Faut-il rappeler que le cancer de l’ovaire est fréquent (8e cause de cancer chez la femme, avec plus de 4 500 cas par an) et grave (3-4e cause de mortalité, avec 3 140 décès en 2012), en grande partie en raison d’un diagnostic tardif (3/4 sont découverts aux stades III B et IV). Cela malgré des progrès thérapeutiques certains, illustrés par les sels de platine et le bevacizumab (aujourd’hui la prise en charge repose sur la chirurgie et la chimiothérapie, avec des indications établies en fonction de l’histologie, du stade de la maladie et de l’état général de la patiente).
Les mutations BRCA 1 et 2
L’oncogénétique a apporté un éclairage nouveau sur ces cancers et, en particulier sur la forme la plus fréquente, le cancer séreux de haut grade. Ainsi, on a découvert que si une personne sur 300 à 600 présente une mutation BRCA 1 et 2, la proportion s’élève à 8-15 % chez les patientes atteintes de cancer de l’ovaire et même 17 % dans les sous-types séreux de haut grade (43 % quand il existe des cas familiaux). Une mutation est associée à un risque relatif de 3 de développer un cancer.

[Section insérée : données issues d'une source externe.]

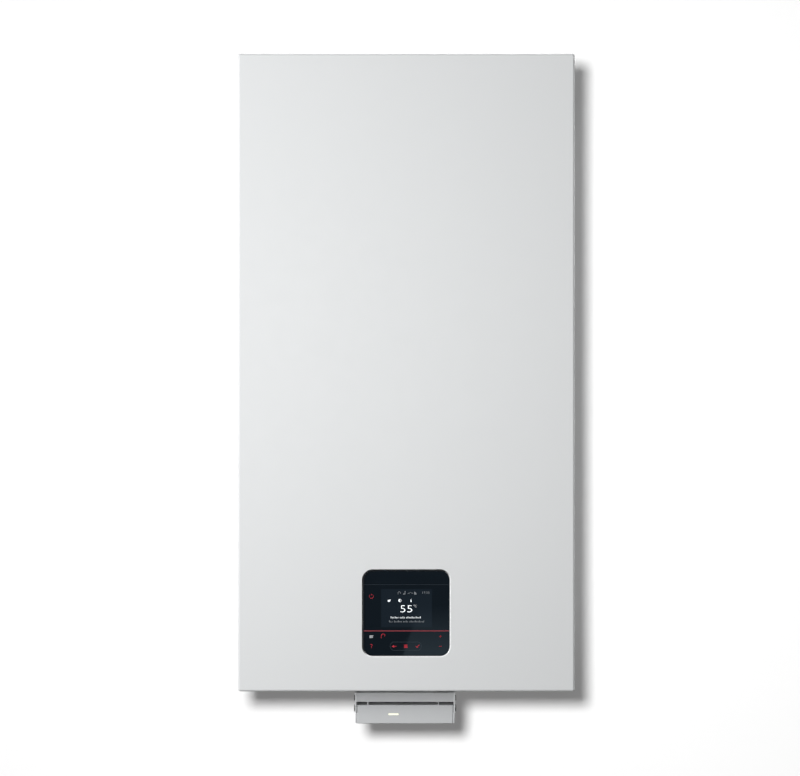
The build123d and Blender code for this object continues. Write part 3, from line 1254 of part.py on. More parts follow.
# ---------------------------------------------------------------- control box
GLASS_HALF_X = GLASS_WIDTH / 2 + GLASS_MARGIN
GLASS_HALF_Z = GLASS_HEIGHT / 2 + GLASS_MARGIN
GLASS_REAR = GLASS_FACE + GLASS_THICK
FRAME_HALF_X, FRAME_HALF_Z = GLASS_HALF_X + 2, GLASS_HALF_Z
LID = 2.5
glass_z = up(GLASS_CENTRE)
with BuildPart() as control_box_housing:
    rounded_block(
        (-BOX_HALF, BOX_FRONT, up(BOX_BOTTOM)), (BOX_HALF, BOX_REAR - LID, up(BOX_TOP)), 5, "Y"
    )
    rounded_block(
        (-FRAME_HALF_X, GLASS_REAR, glass_z - FRAME_HALF_Z),
        (FRAME_HALF_X, BOX_FRONT + 1, glass_z + FRAME_HALF_Z),
        12,
        "Y",
    )
    rounded_block(
        (-BOX_HALF + BOX_WALL, BOX_FRONT + BOX_WALL, up(BOX_BOTTOM + BOX_WALL)),
        (BOX_HALF - BOX_WALL, BOX_REAR, up(BOX_TOP - BOX_WALL)),
        3,
        "Y",
        Mode.SUBTRACT,
    )
    rounded_block(
        (-52, GLASS_REAR - 1, glass_z - 50), (52, BOX_FRONT + 4, glass_z + 50), 4, "Y", Mode.SUBTRACT
    )
    for side in (-1, 1):
        rod(
            HINGE_PIN - FIT,
            (side * (BOX_HALF - 1), HINGE_Y, up(HINGE_Z)),
            (side * (EAR_OUTER + 1.5), HINGE_Y, up(HINGE_Z)),
        )
        for height in (60.0, 180.0):
            rod(4, (side * 150, BOX_FRONT + 2, up(height)), (side * 150, -502, up(height)))
            rod(1.5, (side * 150, -510, up(height)), (side * 150, -501, up(height)), Mode.SUBTRACT)
control_box_housing.part.label = "control_box_housing"
export_step(control_box_housing.part, "parts/control_box_housing.step")

with BuildPart() as control_box_lid:
    rounded_block(
        (-BOX_HALF, BOX_REAR - LID, up(BOX_BOTTOM)), (BOX_HALF, BOX_REAR, up(BOX_TOP)), 5, "Y"
    )
    for row in range(5):
        z = up(BOX_BOTTOM + 30 + row * 9)
        for side in (-1, 1):
            rounded_block(
                (side * 90 - 45, BOX_REAR - 4, z - 1.5), (side * 90 + 45, BOX_REAR + 1, z + 1.5), 1.4, "Y",
                Mode.SUBTRACT,
            )
control_box_lid.part.label = "control_box_lid"
export_step(control_box_lid.part, "parts/control_box_lid.step")

BOARD_FRONT, BOARD_REAR = -502.0, -500.4
with BuildPart() as main_circuit_board:
    block((-160, BOARD_FRONT, up(48)), (160, BOARD_REAR, up(192)))
    for number in range(6):
        x = -140 + number * 24
        rounded_block((x - 10, BOARD_REAR, up(165)), (x + 10, BOARD_REAR + 14, up(185)), 1, "Y")
    for number in range(4):
        x = 30 + number * 24
        block((x - 9, BOARD_REAR, up(160)), (x + 9, BOARD_REAR + 16, up(188)))
    block((-120, BOARD_REAR, up(80)), (-72, BOARD_REAR + 20, up(130)))
    for x, z, radius, tall in ((-40, 110, 11, 20), (-14, 110, 8, 20), (10, 112, 8, 18), (-40, 82, 6, 14)):
        rod(radius, (x, BOARD_REAR, up(z)), (x, BOARD_REAR + tall, up(z)))
    block((50, BOARD_REAR, up(92)), (84, BOARD_REAR + 3, up(126)))
    for number in range(5):
        x = -130 + number * 60
        block((x - 22, BOARD_REAR, up(50)), (x + 22, BOARD_REAR + 10, up(62)))
main_circuit_board.part.label = "main_circuit_board"
export_step(main_circuit_board.part, "parts/main_circuit_board.step")

with BuildPart() as display_glass:
    rounded_block(
        (-GLASS_HALF_X, GLASS_FACE, glass_z - GLASS_HALF_Z),
        (GLASS_HALF_X, GLASS_REAR, glass_z + GLASS_HALF_Z),
        GLASS_RADIUS + GLASS_MARGIN,
        "Y",
    )
display_glass.part.label = "display_glass"
export_step(display_glass.part, "parts/display_glass.step")

with BuildPart() as display_screen:
    block((-50, GLASS_REAR, glass_z - 48), (50, GLASS_REAR + 1.6, glass_z + 48))
    block((-37, GLASS_REAR + 1, glass_z - 23), (37, GLASS_REAR + 4.5, glass_z + 34))
    for number in range(5):
        x = -40 + number * 20
        rod(4, (x, GLASS_REAR + 1, glass_z - 40), (x, GLASS_REAR + 4, glass_z - 40))
display_screen.part.label = "display_screen"
export_step(display_screen.part, "parts/display_screen.step")

# ---------------------------------------------------------------- radio receiver
RECEIVER_WALL = 2.0
RECEIVER_LID = 2.0
BOARD_LEVEL = -43.0
BOARD_TOP = BOARD_LEVEL + 1.6
with BuildPart() as receiver_housing:
    rounded_block(
        (-RECEIVER_HALF, CRADLE_FRONT, up(RECEIVER_BOTTOM)),
        (RECEIVER_HALF, RECEIVER_REAR, up(RECEIVER_TOP - RECEIVER_LID)),
        2.5,
        "Z",
    )
    fillet(edges().group_by(Axis.Z)[0], 1.2)
    rounded_block(
        (-RECEIVER_HALF + 4, CRADLE_FRONT + RECEIVER_WALL, up(RECEIVER_BOTTOM + RECEIVER_WALL)),
        (RECEIVER_HALF - 4, RECEIVER_REAR - RECEIVER_WALL, up(RECEIVER_TOP)),
        1.5,
        "Z",
        Mode.SUBTRACT,
    )
    for side in (-1, 1):
        low, high = sorted((side * (RECEIVER_HALF - GROOVE_DEPTH), side * (RECEIVER_HALF + 1)))
        block((low, CRADLE_FRONT + 4, up(GROOVE_LOW)), (high, RECEIVER_REAR + 1, up(GROOVE_HIGH)), Mode.SUBTRACT)
    block(
        (LIGHT_X - LIGHT_WIDTH / 2, CRADLE_FRONT - 1, up(LIGHT_Z - LIGHT_HEIGHT / 2)),
        (LIGHT_X + LIGHT_WIDTH / 2, CRADLE_FRONT + 3, up(LIGHT_Z + LIGHT_HEIGHT / 2)),
        Mode.SUBTRACT,
    )
    for x in (-50, 50):
        for y in (-500, -425):
            rod(3, (x, y, up(RECEIVER_BOTTOM + 1)), (x, y, up(BOARD_LEVEL)))
receiver_housing.part.move(Location((MODULE_X, 0, 0)))
receiver_housing.part.label = "receiver_housing"
export_step(receiver_housing.part, "parts/receiver_housing.step")

with BuildPart() as receiver_lid:
    rounded_block(
        (-RECEIVER_HALF, CRADLE_FRONT, up(RECEIVER_TOP - RECEIVER_LID)),
        (RECEIVER_HALF, RECEIVER_REAR, up(RECEIVER_TOP)),
        2.5,
        "Z",
    )
    for x in RAIL_PLACES:
        block(
            (x - RAIL_HALF, CRADLE_FRONT + 2, up(RECEIVER_TOP)),
            (x + RAIL_HALF, RECEIVER_REAR - 4, up(-CRADLE_BAND - GAP)),
        )
receiver_lid.part.move(Location((MODULE_X, 0, 0)))
receiver_lid.part.label = "receiver_lid"
export_step(receiver_lid.part, "parts/receiver_lid.step")

with BuildPart() as receiver_board:
    block((-60, -512, up(BOARD_LEVEL)), (60, -412, up(BOARD_TOP)))
    for x, y, wide, deep, tall in (
        (-30, -470, 24, 24, 3), (10, -480, 14, 14, 2), (35, -440, 30, 18, 8), (-20, -430, 40, 10, 9),
    ):
        low = (x - wide / 2, y - deep / 2, up(BOARD_TOP))
        block(low, (x + wide / 2, y + deep / 2, up(BOARD_TOP + tall)))
receiver_board.part.move(Location((MODULE_X, 0, 0)))
receiver_board.part.label = "receiver_board"
export_step(receiver_board.part, "parts/receiver_board.step")

with BuildPart() as receiver_light:
    block(
        (LIGHT_X - LIGHT_WIDTH / 2, CRADLE_FRONT - 0.3, up(LIGHT_Z - LIGHT_HEIGHT / 2)),
        (LIGHT_X + LIGHT_WIDTH / 2, CRADLE_FRONT + 6, up(LIGHT_Z + LIGHT_HEIGHT / 2)),
    )
receiver_light.part.move(Location((MODULE_X, 0, 0)))
receiver_light.part.label = "receiver_light"
export_step(receiver_light.part, "parts/receiver_light.step")
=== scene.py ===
import json
import math

import bmesh
import bpy
from mathutils import Matrix, Vector


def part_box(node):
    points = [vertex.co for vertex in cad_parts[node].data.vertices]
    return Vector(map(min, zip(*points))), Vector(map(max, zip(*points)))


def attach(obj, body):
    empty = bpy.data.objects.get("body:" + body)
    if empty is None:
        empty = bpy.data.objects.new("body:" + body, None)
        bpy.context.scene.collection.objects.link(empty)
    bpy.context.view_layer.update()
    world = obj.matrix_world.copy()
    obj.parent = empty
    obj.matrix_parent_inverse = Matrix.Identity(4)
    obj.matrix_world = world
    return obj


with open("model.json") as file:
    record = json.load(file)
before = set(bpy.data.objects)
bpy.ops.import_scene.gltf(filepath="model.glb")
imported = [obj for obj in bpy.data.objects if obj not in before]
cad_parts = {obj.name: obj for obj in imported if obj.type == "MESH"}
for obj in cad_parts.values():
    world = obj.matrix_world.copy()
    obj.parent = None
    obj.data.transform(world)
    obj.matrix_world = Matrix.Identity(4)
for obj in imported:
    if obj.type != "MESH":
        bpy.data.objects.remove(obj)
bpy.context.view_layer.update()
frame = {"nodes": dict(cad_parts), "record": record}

bl_info = {
    "name": "Combi boiler",
    "version": (1, 0, 0),
    "blender": (4, 5, 0),
    "location": "View3D > Sidebar > Boiler",
    "description": "Finishes, display, fittings and studio for a wall-hung combi boiler",
    "category": "Object",
}

MM = 0.001
GLASS_LOW, GLASS_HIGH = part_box("display_glass")
COVER_LOW, COVER_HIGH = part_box("front_cover")
GLASS_X = (GLASS_LOW[0] + GLASS_HIGH[0]) / 2
GLASS_Z = (GLASS_LOW[2] + GLASS_HIGH[2]) / 2
GLASS_Y = GLASS_LOW[1]
BASE = COVER_LOW[2]  # the casing's bottom edge

# camera and key lamp, in metres from the middle line, the bottom edge and the middle of the cover
CAMERA_X, CAMERA_RISE = -0.0088, 0.4235
KEY_ACROSS, KEY_RISE, KEY_DISTANCE = -0.132, 0.096, 3.36
STUDIO_DEPTH = 5.0  # from the cover to the dark studio behind the camera
FLOOR_DROP, FLOOR_LEVEL, FLOOR_GLOW = 1.05, 0.9, 0.42  # metres below the cover, and the floor's brightness
WALL_GAP = 0.0006
EMISSION, BACKGROUND = "ShaderNodeEmission", "ShaderNodeBackground"
WHITE, MIRRORED, PLAIN, BLACK = ((shade,) * 3 for shade in (1.0, 0.9, 0.78, 0.03))

# the printed layout's middle and scale, and the window round the glass, in millimetres
MARK_X, MARK_Z, MARK_SCALE = GLASS_X - 0.7 * MM, GLASS_Z + 0.9 * MM, 0.984
GLASS_HIDDEN = 2.0
WINDOW_BEVEL, WINDOW_DEPTH, MOUTH_RADIUS, CORNER_STEPS = 2.6, 2.0, 15.0, 10
SEAL_RIGHT, SEAL_BELOW, SEAL_THICK = 0.65, 1.2, 1.0
BAR_PITCH, BAR_GAP, BAR_WIDTH, BAR_LOW, BAR_HIGH = 1.95, 1.25, 0.95, 1.7, 2.6

ACROSS, DEEP, UP, FRONT = (1, 0, 0), (0, 1, 0), (0, 0, 1), (0, -1, 0)
# what carries the fittings, in millimetres: middles across and in height, circles, and depths of faces
EXCHANGER, NUT_CIRCLE, NUT_COUNT = (-135.0, 650.0), 88.0, 8
FAN, FAN_SCREW_CIRCLE = (-87.0, 510.0), 67.5
FLUE_Y, TEST_POINT_CIRCLE = -300.0, 56.5
DOOR_FLANGE, FAN_FACE, VALVE_FACE, PUMP_FACE, DIVERTER_FACE = -424.0, -496.0, -450.0, -450.0, -430.0
PUMP = (-106.27, PUMP_FACE, 170.0)
FLANGE_SCREW_X, FLANGE_SCREW_FACE, FLANGE_SCREWS = 219.4, -545.82, (60.0, 445.0, 825.0)
UNION_FACE, UNIONS = -343.0, ((98.0, 320.0), (54.0, 180.0))
BULKHEAD = -247.2
DUCT = (-206, -486, 44)

# angles of the screws on the fan's rim
FAN_SCREWS = (20, 60, 150, 200, 245, 290, 335)
# screws of the gas valve, pump motor and diverter motor: across, heights, face and head's radius
HOUSING_SCREWS = (
    ((-110, -64), (392, 463), VALVE_FACE, 2.6),
    ((-142, -70.5), (134.5, 205.5), PUMP_FACE, 3.0),
    ((149, 191), (144, 196), DIVERTER_FACE, 2.2),
)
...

Ces mutations BRCA ont aussi une signification pronostique : pour le sein, le cancer est plus précoce avec plus de risque de développer un cancer controlatéral et un cancer de l’ovaire. Pour l’ovaire, il s’agit de cancers plus précoces, souvent des tumeurs de type séreux de haut grade, plus sensibles au cisplatine et de meilleur pronostic.

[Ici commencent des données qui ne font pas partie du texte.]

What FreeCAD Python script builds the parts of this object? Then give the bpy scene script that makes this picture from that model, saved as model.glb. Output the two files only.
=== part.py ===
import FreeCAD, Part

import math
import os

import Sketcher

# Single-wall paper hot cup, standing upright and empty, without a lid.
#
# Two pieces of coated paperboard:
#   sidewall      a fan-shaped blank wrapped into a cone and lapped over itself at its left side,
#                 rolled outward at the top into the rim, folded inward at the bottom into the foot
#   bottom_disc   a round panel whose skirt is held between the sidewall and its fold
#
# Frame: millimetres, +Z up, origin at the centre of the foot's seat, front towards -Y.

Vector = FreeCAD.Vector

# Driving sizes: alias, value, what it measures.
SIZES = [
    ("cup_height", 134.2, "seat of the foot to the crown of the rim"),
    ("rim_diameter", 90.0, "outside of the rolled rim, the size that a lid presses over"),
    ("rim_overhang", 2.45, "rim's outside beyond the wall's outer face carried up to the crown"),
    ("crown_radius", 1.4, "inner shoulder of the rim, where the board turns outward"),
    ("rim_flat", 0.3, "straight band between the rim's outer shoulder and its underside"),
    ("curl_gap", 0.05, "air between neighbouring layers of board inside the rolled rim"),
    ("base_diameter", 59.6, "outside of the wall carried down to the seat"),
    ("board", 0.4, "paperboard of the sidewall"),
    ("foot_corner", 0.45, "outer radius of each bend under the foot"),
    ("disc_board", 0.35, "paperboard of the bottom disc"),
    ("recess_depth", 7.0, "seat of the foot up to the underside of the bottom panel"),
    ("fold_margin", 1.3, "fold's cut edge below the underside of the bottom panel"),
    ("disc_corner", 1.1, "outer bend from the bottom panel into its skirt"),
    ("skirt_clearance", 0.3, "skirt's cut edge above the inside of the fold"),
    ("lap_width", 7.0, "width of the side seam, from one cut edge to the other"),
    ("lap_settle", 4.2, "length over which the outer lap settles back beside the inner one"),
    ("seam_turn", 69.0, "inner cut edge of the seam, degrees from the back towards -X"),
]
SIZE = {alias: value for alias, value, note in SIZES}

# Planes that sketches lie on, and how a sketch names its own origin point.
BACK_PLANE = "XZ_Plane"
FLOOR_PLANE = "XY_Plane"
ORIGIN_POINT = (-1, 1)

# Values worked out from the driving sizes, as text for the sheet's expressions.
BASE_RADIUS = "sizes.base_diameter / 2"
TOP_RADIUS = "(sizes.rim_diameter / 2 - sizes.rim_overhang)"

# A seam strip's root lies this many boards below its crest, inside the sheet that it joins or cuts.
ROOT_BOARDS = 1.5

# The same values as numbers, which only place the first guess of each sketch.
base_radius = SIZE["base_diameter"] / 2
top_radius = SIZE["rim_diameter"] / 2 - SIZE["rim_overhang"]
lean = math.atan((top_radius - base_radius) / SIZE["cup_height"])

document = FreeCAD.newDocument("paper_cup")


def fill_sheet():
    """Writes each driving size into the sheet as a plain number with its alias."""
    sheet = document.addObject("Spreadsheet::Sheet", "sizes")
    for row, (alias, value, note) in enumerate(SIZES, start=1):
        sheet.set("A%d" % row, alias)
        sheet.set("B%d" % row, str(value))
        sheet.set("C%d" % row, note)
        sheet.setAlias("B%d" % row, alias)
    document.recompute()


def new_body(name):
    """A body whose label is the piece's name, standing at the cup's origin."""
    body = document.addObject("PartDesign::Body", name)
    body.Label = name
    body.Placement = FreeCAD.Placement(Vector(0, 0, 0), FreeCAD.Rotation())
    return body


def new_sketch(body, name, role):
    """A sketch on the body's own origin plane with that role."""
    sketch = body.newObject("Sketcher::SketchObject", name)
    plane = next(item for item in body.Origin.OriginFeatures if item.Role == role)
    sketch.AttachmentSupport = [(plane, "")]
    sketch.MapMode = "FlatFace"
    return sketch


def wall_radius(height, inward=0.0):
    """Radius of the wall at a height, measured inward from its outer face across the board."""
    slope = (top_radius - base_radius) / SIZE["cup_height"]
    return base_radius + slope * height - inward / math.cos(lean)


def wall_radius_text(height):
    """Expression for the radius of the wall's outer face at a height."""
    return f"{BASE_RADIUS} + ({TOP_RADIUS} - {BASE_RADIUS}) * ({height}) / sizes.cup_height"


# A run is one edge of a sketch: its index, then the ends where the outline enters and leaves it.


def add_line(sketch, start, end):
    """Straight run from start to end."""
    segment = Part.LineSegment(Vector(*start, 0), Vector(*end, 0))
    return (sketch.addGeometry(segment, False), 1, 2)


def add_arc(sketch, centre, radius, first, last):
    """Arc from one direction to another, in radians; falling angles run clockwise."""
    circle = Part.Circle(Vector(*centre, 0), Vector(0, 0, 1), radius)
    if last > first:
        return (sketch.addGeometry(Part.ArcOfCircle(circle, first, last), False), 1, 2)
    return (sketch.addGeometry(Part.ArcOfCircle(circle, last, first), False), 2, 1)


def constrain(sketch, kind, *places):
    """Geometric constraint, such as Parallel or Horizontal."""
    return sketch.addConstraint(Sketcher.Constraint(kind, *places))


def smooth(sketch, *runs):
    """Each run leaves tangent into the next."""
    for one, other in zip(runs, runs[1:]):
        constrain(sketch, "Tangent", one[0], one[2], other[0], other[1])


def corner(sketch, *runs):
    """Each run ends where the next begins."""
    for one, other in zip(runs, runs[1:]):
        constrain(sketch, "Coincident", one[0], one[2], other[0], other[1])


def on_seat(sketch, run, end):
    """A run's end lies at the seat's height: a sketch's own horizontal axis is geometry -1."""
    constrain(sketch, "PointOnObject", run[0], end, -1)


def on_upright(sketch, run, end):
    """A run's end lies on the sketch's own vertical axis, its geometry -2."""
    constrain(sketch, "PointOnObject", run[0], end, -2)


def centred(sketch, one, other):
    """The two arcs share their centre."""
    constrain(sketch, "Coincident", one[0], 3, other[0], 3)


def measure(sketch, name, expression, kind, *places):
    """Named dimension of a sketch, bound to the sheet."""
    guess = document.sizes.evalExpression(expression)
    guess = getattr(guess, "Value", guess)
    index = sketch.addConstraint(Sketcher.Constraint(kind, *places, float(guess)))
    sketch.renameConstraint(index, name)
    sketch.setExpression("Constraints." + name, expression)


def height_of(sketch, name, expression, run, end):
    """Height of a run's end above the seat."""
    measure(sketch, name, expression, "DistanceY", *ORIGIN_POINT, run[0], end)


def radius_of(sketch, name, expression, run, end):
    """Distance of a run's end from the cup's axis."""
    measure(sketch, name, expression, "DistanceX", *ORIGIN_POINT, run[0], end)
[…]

Avec l’arrivée de l’olaparib (Linparza) la mutation BRCA 1 et 2 influence directement la prise en charge, ce qui a imposé une petite révolution dans les 16 plateformes d’oncogénétique françaises : le délai de l’examen a été ramené de 33 semaines à 39 jours, grâce à un effort activement soutenu par AstraZeneca.
L’arrivée des anti-PARP
En effet, l’olaparib est aujourd’hui commercialisé pour le traitement d’entretien des cancers épithéliaux séreux de haut grade de l’ovaire, des trompes de Fallope ou péritonéal primitif, récidivant et sensible au platine avec une mutation BRCA. Lynparza est le premier d’une classe thérapeutique qui a pour objectif d’inhiber des enzymes (poly-ADP-ribose-polymérases ou PARPs) qui sont nécessaires à la réparation de cassures simples brins de l’ADN. Cette inhibition de la réparation de l’ADN, en synergie avec la perte de fonction secondaire aux mutations BRCA 1 et 2 aboutit à la mort des cellules cancéreuses et à une inhibition de la croissance tumorale.
Une efficacité démontrée
L’indication de Lynparza repose sur les résultats de l’étude 19 ayant porté sur 265 patientes qui, après randomisation, ont reçu soit de l’olaparib (400 mg, 2 fois/j), soit un placebo, cela après un traitement d’attaque standard optimal. Sur les 254 patients ayant eu une détermination du statut BRCA, 51 % présentaient une mutation (mutations germinales dans plus de 80 % des cas).
Les résultats parlent d’eux-mêmes. S’il est à noter que le bénéfice du traitement apparaît dans l’ensemble de la population ayant reçu l’olaparib (HR = 0,35), la survie avec progression est spectaculairement allongée dans le sous-groupe avec mutation BRCA 1 et 2 : réduction de 82 % du risque relatif de rechute (HR = 0,18) avec une médiane de survie sans progression de 11,2 mois versus 4,3 mois dans le groupe témoin. Les données sur la survie globale seront connues ultérieurement.
La tolérance a été par ailleurs satisfaisante avec des effets indésirables généralement légers à modérés n’imposant pas l’arrêt du traitement dans la plupart des cas. Les effets indésirables les plus fréquents sont gastro-intestinaux, avec aussi des asthénies, céphalées et vertiges. Au plan biologique, on enregistre des anémies, neutro-lymphopénies, augmentation de la créatinine.
Le début d’une longue histoire
Pour le Pr Pujade-Lauraine, ce premier succès de l’olaparib pourrait n’être que le début d’une longue histoire car un vaste programme d’études est en cours dans le cancer de l’ovaire (en particulier en associant l’olaparib en traitement initial aux inhibiteurs de tyrosine-kinase) et dans d’autres types de cancers, notamment du sein. Mais cela est une autre histoire.